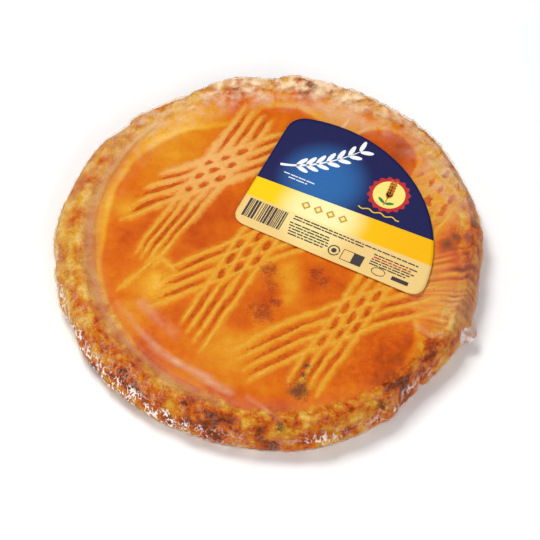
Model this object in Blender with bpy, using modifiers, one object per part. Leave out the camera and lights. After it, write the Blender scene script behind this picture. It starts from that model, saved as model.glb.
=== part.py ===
"""A breton butter cake sealed in clear film, with its paper label stuck on top.

The wrapped cake is one closed solid that stands on its flat underside. Its outer form has the
cake's lumpy raised rim, the shallow moat inside it, the fork-scored top, the pleats of the film
and the small tail where the film is gathered and sealed. The label is a thin solid above it.
"""
import math
import random

import bmesh
import bpy
import numpy as np
from mathutils import Matrix, Vector

MM = 0.001

# The round cake: its radius at the belly of the side, and its height at the crest of the rim
CAKE_RADIUS = 97.5 * MM
CAKE_HEIGHT = 25.0 * MM
INNER_TOP_HEIGHT = 23.4 * MM
MOAT_HEIGHT = 22.1 * MM
FLAT_BASE_INSET = 7.0 * MM
COLUMNS = 156

# The moat runs nearest the middle on one side, where it is deepest; round the other side it moves
# out towards the edge and fills up. The angle and spread of the deep side are in degrees.
MOAT_RADIUS = 77.5 * MM
MOAT_WIDTH = 4.5 * MM
DEEP_SIDE = 177.0
DEEP_SPREAD = 55.0
MOAT_SHIFT = 7.5 * MM
MOAT_FILL = 1.1 * MM
STILL_RADIUS = 40.0 * MM

# Where the outline swells out or is pressed in: angle and spread in degrees, size. Swells start at
# a share of the radius and grow by a power of the way out.
SWELL_START = 0.62
SWELL_POWER = 1.5
OUTLINE_SWELLS = (
    (15, 20, 2.0 * MM), (40, 11, 2.2 * MM), (61, 4, 1.2 * MM), (81, 5, 1.6 * MM), (90, 4, -2.2 * MM),
    (100, 4, 1.2 * MM), (116, 9, -2.4 * MM), (135, 4, -1.2 * MM), (146, 12, 2.3 * MM),
    (168, 11, 1.8 * MM), (190, 14, 0.8 * MM), (203, 9, -0.9 * MM), (281, 14, 1.7 * MM),
    (288, 30, 1.6 * MM), (315, 7, -2.2 * MM), (350, 7, -0.8 * MM),
)

# Lumps of the crumbly rim, as waves round the cake: where they swell, how many there are in a turn,
# how high they are and how far they lean as they rise
RIM_RADIUS = CAKE_RADIUS - 11.0 * MM
RIM_WIDTH = 6.5 * MM
RIM_WAVES = (9, 17, 23, 31, 41)
RIM_LUMP = 0.6 * MM
SIDE_LUMP = 0.5 * MM
BASE_EASE = 3.0 * MM
LUMP_RISE = 7.0 * MM
LUMP_SEED = 7

# The film's gathered tail: its place round the cake, how far it sticks out and where it is widest
TAIL_ANGLE = -24.5
TAIL_SPREAD = 3.0
TAIL_LENGTH = 3.8 * MM
TAIL_HEIGHT = 9.0 * MM
TAIL_THICKNESS = 4.5 * MM
PLEATS_IN_HALF_TURN = 13
PLEAT_DEPTH = 0.75 * MM
PLEAT_REACH = 24.0 * MM
PLEAT_START = 6.0 * MM

# Columns of the mesh crowd together by the tail, where the pleats are
CROWDING = 9.0
CROWDING_SPREAD = 17.0

# Fork strokes scored across the top, the steep ones first. Each band has its two ends, its sideways
# bend, its width at each end and how much later its left side starts, in millimetres, and then its
# number of tines.
BANDS = (
    ((-56, -12), (-4, 70), 0.0, 10.5, 15, 2, 4),
    ((-36, -54), (20, 43), 0.0, 14.5, 16.5, 8, 4),
    ((14, -77), (86, 33), 2.0, 14, 15, 0, 4),
    ((-70.5, 18), (10, 52.5), 0.0, 15.6, 14.5, 26, 4),
    ((-56, -28), (84, 32), 1.0, 16, 15, 15, 4),
    ((-13, -65), (78, -27), 4.0, 17, 17, 0, 4),
)
TINE_WIDTH = 2.2 * MM
SLOT_WIDTH = 2.3 * MM
SLOT_DEPTH = 0.8 * MM
SHORTEST_SLOT = 2.6 * MM
SCORED_RADIUS = 71.0 * MM
SAMPLES_ALONG = 240

# The paper label: its lower left corner, the turn of its lower edge, and its outline, which is a
# square corner closed by an arc about a point on the lower edge
LABEL_CORNER = (-17.0 * MM, 10.2 * MM)
LABEL_TURN = -26.6
LABEL_ARC_CENTRE = 25.0 * MM
LABEL_ARC_RADIUS = 68.1 * MM
LABEL_ARC_POINTS = 30
LABEL_FILLET = 7.0 * MM
LABEL_FILLET_POINTS = 7
LABEL_THICKNESS = 0.3 * MM
LABEL_GAP = 0.35 * MM


def clear_scene():
    """Remove every object that the new file holds."""
    for item in list(bpy.data.objects):
        bpy.data.objects.remove(item, do_unlink=True)


def make_material(name, colour, roughness, metallic=0.0):
    """A Principled material with one colour, roughness and metallic value."""
    material = bpy.data.materials.new(name)
    material.use_nodes = True
    shader = material.node_tree.nodes["Principled BSDF"]
    shader.inputs["Base Color"].default_value = (*colour, 1.0)
    shader.inputs["Roughness"].default_value = roughness
    shader.inputs["Metallic"].default_value = metallic
    return material


def mesh_object(name, mesh, collection):
    """A new object that holds the mesh, in the collection."""
    item = bpy.data.objects.new(name, mesh)
    collection.objects.link(item)
    return item


def angle_between(angle, centre):
    """Signed difference of two angles in degrees, from -180 to 180."""
    return (angle - centre + 180.0) % 360.0 - 180.0


def side_profile():
    """Radius and height of the turned blank, from the top's centre out over the rim and down."""
    r = CAKE_RADIUS
    top = INNER_TOP_HEIGHT
    high = CAKE_HEIGHT
    return (
        (0.0, top + 0.5 * MM),
        (r - 78.0 * MM, top + 0.5 * MM),
        (r - 56.0 * MM, top + 0.35 * MM),
        (r - 38.0 * MM, top + 0.1 * MM),
        (r - 26.0 * MM, top),
        (r - 23.0 * MM, top - 0.2 * MM),
        (MOAT_RADIUS, MOAT_HEIGHT),
        (r - 17.5 * MM, MOAT_HEIGHT + 0.5 * MM),
        (r - 15.5 * MM, high - 0.9 * MM),
        (r - 13.0 * MM, high - 0.1 * MM),
        (r - 10.2 * MM, high - 0.2 * MM),
        (r - 7.5 * MM, high - 1.6 * MM),
        (r - 4.8 * MM, high - 4.0 * MM),
        (r - 2.4 * MM, high - 7.6 * MM),
        (r - 0.7 * MM, high - 12.0 * MM),
        (r, high - 16.5 * MM),
        (r - 0.7 * MM, 4.2 * MM),
        (r - 3.0 * MM, 1.3 * MM),
        (r - FLAT_BASE_INSET, 0.0),
    )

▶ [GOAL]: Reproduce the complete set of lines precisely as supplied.

▶ [SOLUTION FOR THIS PROBLEM]:
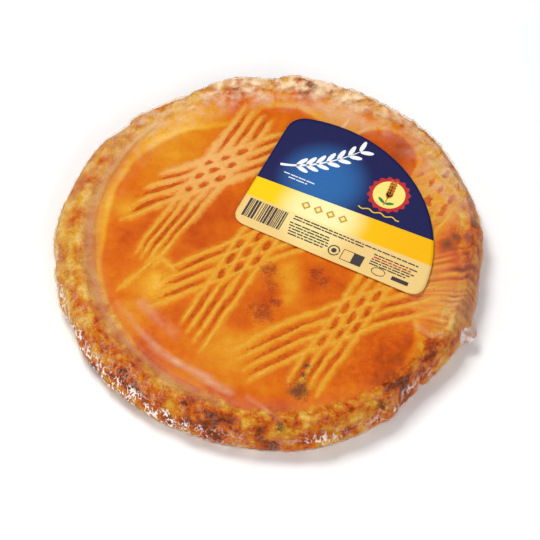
Model this object in Blender with bpy, using modifiers, one object per part. Leave out the camera and lights. After it, write the Blender scene script behind this picture. It starts from that model, saved as model.glb.
=== part.py ===
"""A breton butter cake sealed in clear film, with its paper label stuck on top.

The wrapped cake is one closed solid that stands on its flat underside. Its outer form has the
cake's lumpy raised rim, the shallow moat inside it, the fork-scored top, the pleats of the film
and the small tail where the film is gathered and sealed. The label is a thin solid above it.
"""
import math
import random

import bmesh
import bpy
import numpy as np
from mathutils import Matrix, Vector

MM = 0.001

# The round cake: its radius at the belly of the side, and its height at the crest of the rim
CAKE_RADIUS = 97.5 * MM
CAKE_HEIGHT = 25.0 * MM
INNER_TOP_HEIGHT = 23.4 * MM
MOAT_HEIGHT = 22.1 * MM
FLAT_BASE_INSET = 7.0 * MM
COLUMNS = 156

# The moat runs nearest the middle on one side, where it is deepest; round the other side it moves
# out towards the edge and fills up. The angle and spread of the deep side are in degrees.
MOAT_RADIUS = 77.5 * MM
MOAT_WIDTH = 4.5 * MM
DEEP_SIDE = 177.0
DEEP_SPREAD = 55.0
MOAT_SHIFT = 7.5 * MM
MOAT_FILL = 1.1 * MM
STILL_RADIUS = 40.0 * MM

# Where the outline swells out or is pressed in: angle and spread in degrees, size. Swells start at
# a share of the radius and grow by a power of the way out.
SWELL_START = 0.62
SWELL_POWER = 1.5
OUTLINE_SWELLS = (
    (15, 20, 2.0 * MM), (40, 11, 2.2 * MM), (61, 4, 1.2 * MM), (81, 5, 1.6 * MM), (90, 4, -2.2 * MM),
    (100, 4, 1.2 * MM), (116, 9, -2.4 * MM), (135, 4, -1.2 * MM), (146, 12, 2.3 * MM),
    (168, 11, 1.8 * MM), (190, 14, 0.8 * MM), (203, 9, -0.9 * MM), (281, 14, 1.7 * MM),
    (288, 30, 1.6 * MM), (315, 7, -2.2 * MM), (350, 7, -0.8 * MM),
)

# Lumps of the crumbly rim, as waves round the cake: where they swell, how many there are in a turn,
# how high they are and how far they lean as they rise
RIM_RADIUS = CAKE_RADIUS - 11.0 * MM
RIM_WIDTH = 6.5 * MM
RIM_WAVES = (9, 17, 23, 31, 41)
RIM_LUMP = 0.6 * MM
SIDE_LUMP = 0.5 * MM
BASE_EASE = 3.0 * MM
LUMP_RISE = 7.0 * MM
LUMP_SEED = 7

# The film's gathered tail: its place round the cake, how far it sticks out and where it is widest
TAIL_ANGLE = -24.5
TAIL_SPREAD = 3.0
TAIL_LENGTH = 3.8 * MM
TAIL_HEIGHT = 9.0 * MM
TAIL_THICKNESS = 4.5 * MM
PLEATS_IN_HALF_TURN = 13
PLEAT_DEPTH = 0.75 * MM
PLEAT_REACH = 24.0 * MM
PLEAT_START = 6.0 * MM

# Columns of the mesh crowd together by the tail, where the pleats are
CROWDING = 9.0
CROWDING_SPREAD = 17.0

# Fork strokes scored across the top, the steep ones first. Each band has its two ends, its sideways
# bend, its width at each end and how much later its left side starts, in millimetres, and then its
# number of tines.
BANDS = (
    ((-56, -12), (-4, 70), 0.0, 10.5, 15, 2, 4),
    ((-36, -54), (20, 43), 0.0, 14.5, 16.5, 8, 4),
    ((14, -77), (86, 33), 2.0, 14, 15, 0, 4),
    ((-70.5, 18), (10, 52.5), 0.0, 15.6, 14.5, 26, 4),
    ((-56, -28), (84, 32), 1.0, 16, 15, 15, 4),
    ((-13, -65), (78, -27), 4.0, 17, 17, 0, 4),
)
TINE_WIDTH = 2.2 * MM
SLOT_WIDTH = 2.3 * MM
SLOT_DEPTH = 0.8 * MM
SHORTEST_SLOT = 2.6 * MM
SCORED_RADIUS = 71.0 * MM
SAMPLES_ALONG = 240

# The paper label: its lower left corner, the turn of its lower edge, and its outline, which is a
# square corner closed by an arc about a point on the lower edge
LABEL_CORNER = (-17.0 * MM, 10.2 * MM)
LABEL_TURN = -26.6
LABEL_ARC_CENTRE = 25.0 * MM
LABEL_ARC_RADIUS = 68.1 * MM
LABEL_ARC_POINTS = 30
LABEL_FILLET = 7.0 * MM
LABEL_FILLET_POINTS = 7
LABEL_THICKNESS = 0.3 * MM
LABEL_GAP = 0.35 * MM


def clear_scene():
    """Remove every object that the new file holds."""
    for item in list(bpy.data.objects):
        bpy.data.objects.remove(item, do_unlink=True)


def make_material(name, colour, roughness, metallic=0.0):
    """A Principled material with one colour, roughness and metallic value."""
    material = bpy.data.materials.new(name)
    material.use_nodes = True
    shader = material.node_tree.nodes["Principled BSDF"]
    shader.inputs["Base Color"].default_value = (*colour, 1.0)
    shader.inputs["Roughness"].default_value = roughness
    shader.inputs["Metallic"].default_value = metallic
    return material


def mesh_object(name, mesh, collection):
    """A new object that holds the mesh, in the collection."""
    item = bpy.data.objects.new(name, mesh)
    collection.objects.link(item)
    return item


def angle_between(angle, centre):
    """Signed difference of two angles in degrees, from -180 to 180."""
    return (angle - centre + 180.0) % 360.0 - 180.0


def side_profile():
    """Radius and height of the turned blank, from the top's centre out over the rim and down."""
    r = CAKE_RADIUS
    top = INNER_TOP_HEIGHT
    high = CAKE_HEIGHT
    return (
        (0.0, top + 0.5 * MM),
        (r - 78.0 * MM, top + 0.5 * MM),
        (r - 56.0 * MM, top + 0.35 * MM),
        (r - 38.0 * MM, top + 0.1 * MM),
        (r - 26.0 * MM, top),
        (r - 23.0 * MM, top - 0.2 * MM),
        (MOAT_RADIUS, MOAT_HEIGHT),
        (r - 17.5 * MM, MOAT_HEIGHT + 0.5 * MM),
        (r - 15.5 * MM, high - 0.9 * MM),
        (r - 13.0 * MM, high - 0.1 * MM),
        (r - 10.2 * MM, high - 0.2 * MM),
        (r - 7.5 * MM, high - 1.6 * MM),
        (r - 4.8 * MM, high - 4.0 * MM),
        (r - 2.4 * MM, high - 7.6 * MM),
        (r - 0.7 * MM, high - 12.0 * MM),
        (r, high - 16.5 * MM),
        (r - 0.7 * MM, 4.2 * MM),
        (r - 3.0 * MM, 1.3 * MM),
        (r - FLAT_BASE_INSET, 0.0),
    )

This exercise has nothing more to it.